Roggenbuck hopes for a permanent shift to a fall model rollout. “Bringing ’10s in the [fold] in July isn’t going to do any more than make the ’08s and ’09s look older than they are,” he says. “I think the model year starting in June or July was too early anyway. It always created the situation where you had three model years in stock. This way, when the ’10s come out, we’ll have the opportunity to present them as brand new, exciting inventory and hopefully clear out the ’08s and ’09s beforehand.”
Keeter thinks manufacturers might have to consign inventory to dealers, or explore the possibility of setting up regional warehouses so dealers aren’t stuck having to find credit to keep boats in showrooms.

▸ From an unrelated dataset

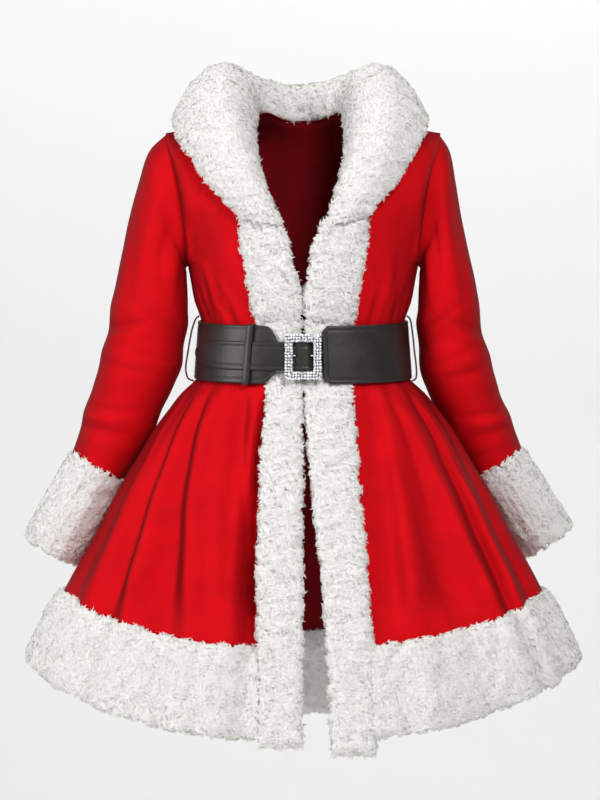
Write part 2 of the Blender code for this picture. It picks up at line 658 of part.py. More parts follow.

In 2010, the NMMA for the second year will allow dealers to have a 50-50 mix of new and aging inventory at its shows, Dammrich says. “I talked to a boatbuilder in February who said, ‘We’re just going to have to go back to the 1960s, when there was no floor financing and we made boats when customers would buy them, and we didn’t have huge showrooms,’ ” Dammrich says. “So what we’re talking about is not new – it’s old.”